Executive Summary for July 7th

In this weekly roundup, we review the latest ocean news as the U.N. declines to put the Great Barrier Reef on an “in-danger” list, climate scientists find that the ocean is absorbing less carbon as waters warm, and the U.K. moves to exit from a European fisheries treaty.

Published on July 7, 2017 Read time Approx. 2 minutes

U.N.: Great Barrier Reef Not Endangered

UNESCO voted on July 5 to keep the iconic Great Barrier Reef off the “in-danger” list of World Heritage sites, despite ongoing threats from climate change and back-to-back bleaching events that have devastated two-thirds of the reef over the past two years.

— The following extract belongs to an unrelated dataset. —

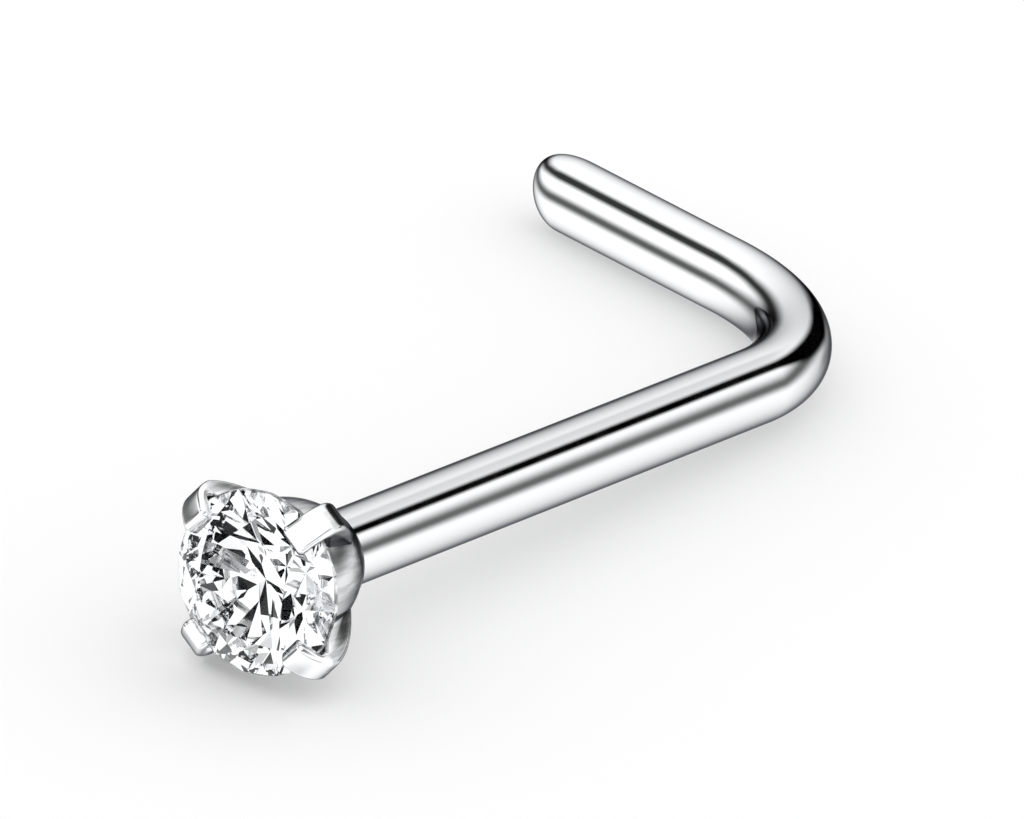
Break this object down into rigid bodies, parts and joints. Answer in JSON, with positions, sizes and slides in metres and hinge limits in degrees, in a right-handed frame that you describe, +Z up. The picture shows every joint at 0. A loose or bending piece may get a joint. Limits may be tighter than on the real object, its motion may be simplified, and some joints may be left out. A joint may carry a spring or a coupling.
{
  "type": "nose stud",
  "caption": "L-bent nose stud: round brilliant-cut stone in a four-prong cup, soldered to a polished wire post with a domed tip.",
  "frame": {"origin": "middle of the footprint, on the surface that the unworn stud lies on", "axes": "+Z up; the post lies along X with the stone facing -X and the bend at +X; the tail points to +Y"},
  "size_m": [0.0098, 0.0044, 0.0016],
  "materials": {
    "steel": "mirror-polished surgical steel",
    "crystal": "clear, faceted, polished"
  },
  "bodies": {
    "root": {"post_with_setting": "steel", "stone": "crystal"}
  },
  "joints": []
}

The Australian government had lobbied hard to keep the Great Barrier Reef off the list, arguing that a pledge to spend nearly $1 billion on its “Reef 2050 Long-Term Sustainability Plan” would help restore the reef to health.

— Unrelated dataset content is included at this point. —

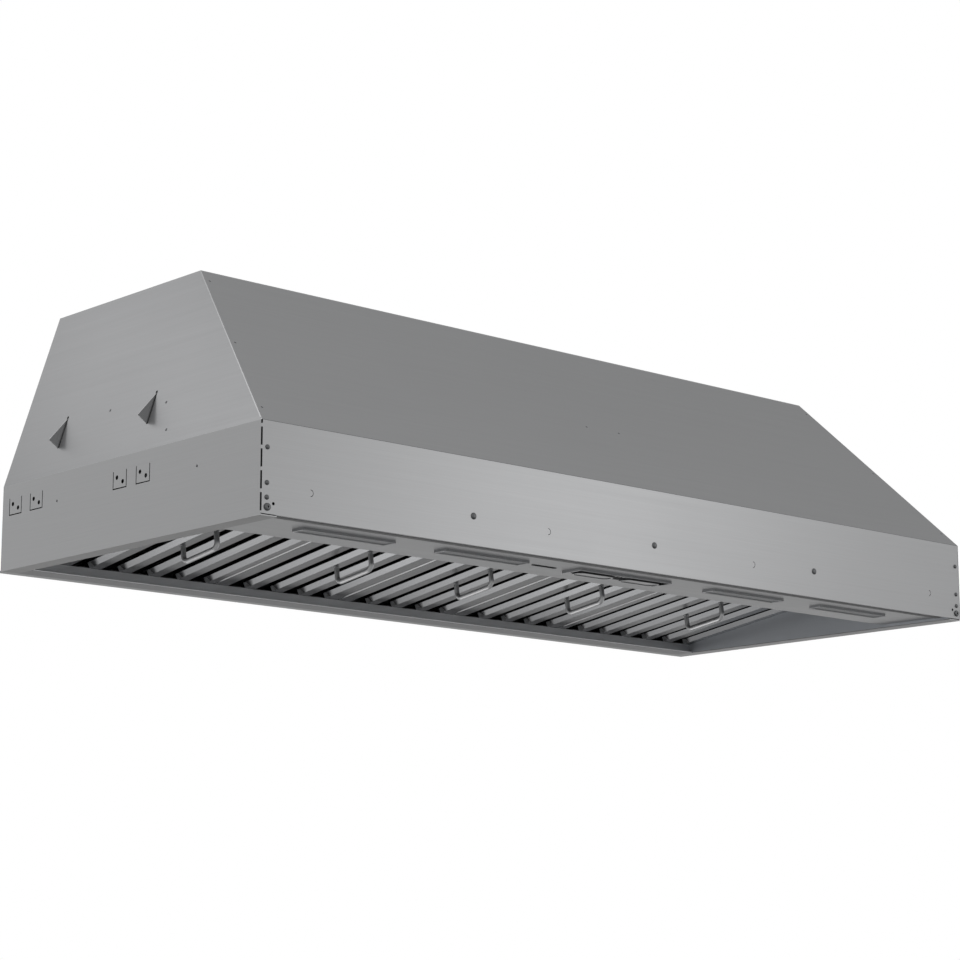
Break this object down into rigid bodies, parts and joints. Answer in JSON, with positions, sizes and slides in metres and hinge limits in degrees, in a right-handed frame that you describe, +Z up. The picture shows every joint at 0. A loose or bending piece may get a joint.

“Since the Plan’s release, legislation has been passed to ban sea-based disposal of capital dredge material in the property, to restrict new port development within current port limits, and to prohibit major capital dredging for port facilities outside the four major priority areas,” UNESCO’s World Heritage Committee stated in a draft report of its decision. “Progress is also being made towards improving monitoring and compliance with the regulated standards in relation to agricultural runoff, which is the major cause of poor water quality.”

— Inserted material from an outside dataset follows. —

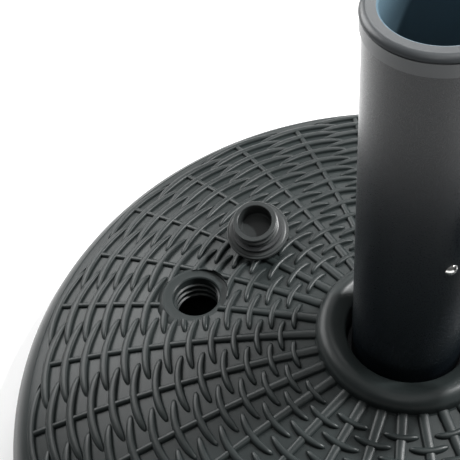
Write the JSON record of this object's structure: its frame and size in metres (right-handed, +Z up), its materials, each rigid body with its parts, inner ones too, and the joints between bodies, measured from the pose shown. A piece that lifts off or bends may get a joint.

Nevertheless, the committee warned that the Great Barrier Reef remains highly vulnerable from warming ocean temperatures. “It is recommended that the committee express its serious concern at the coral bleaching and mortality that occurred in 2016 and at the second event underway in early 2017,” the report states. “While the long-term effects of these events cannot be fully evaluated yet, their scale serves to underline the severity of the threat to the property from climate change. At the site level, there is a need to consider how these mass bleaching events influence the effectiveness” of the Reef 2050 plan.

Don’t Bank on the Ocean to Store Carbon

MIT climate scientists have determined that the amount of carbon dioxide stored in the deep ocean has declined by an estimated 1.5 percent over the past 30 years as surface temperatures have risen.

That’s the equivalent of about 100 million tons of carbon, or the annual CO2 emissions of the United Kingdom, according to the study published in the journal Limnology and Oceanography Letters.

The finding is significant because the ocean absorbs half the carbon dioxide emitted from the burning of fossil fuels, helping blunt the impact of climate change. Billions of microscopic plankton, which form the base of the ocean food chain, absorb carbon dioxide from surface waters as part of photosynthesis. When plankton die, they sink to the deep ocean where the carbon they’ve absorbed remains stored.

The MIT researchers, along with a scientist from the University of California, Santa Barbara, found that as ocean temperatures have warmed, fewer plankton are sinking, leaving the carbon on the surface where it can be re-absorbed into the atmosphere.


The British government announced it would withdraw from a 53-year-old agreement that allows six European countries to fish in each other’s coastal waters.

“We will be saying we’re taking back control,” U.K. environment secretary Michael Gove told the BBCaccording to the Guardian.

The treaty was signed in 1964 by Belgium, France, Germany, Ireland, the Netherlands and the U.K. It’ll take two years for the withdrawal to be completed.

“When we leave the European Union, we will become an independent political state, and that means that we can then extend control of our waters up to 200 miles or the median line between Britain and France, and Britain and Ireland,” said Gove.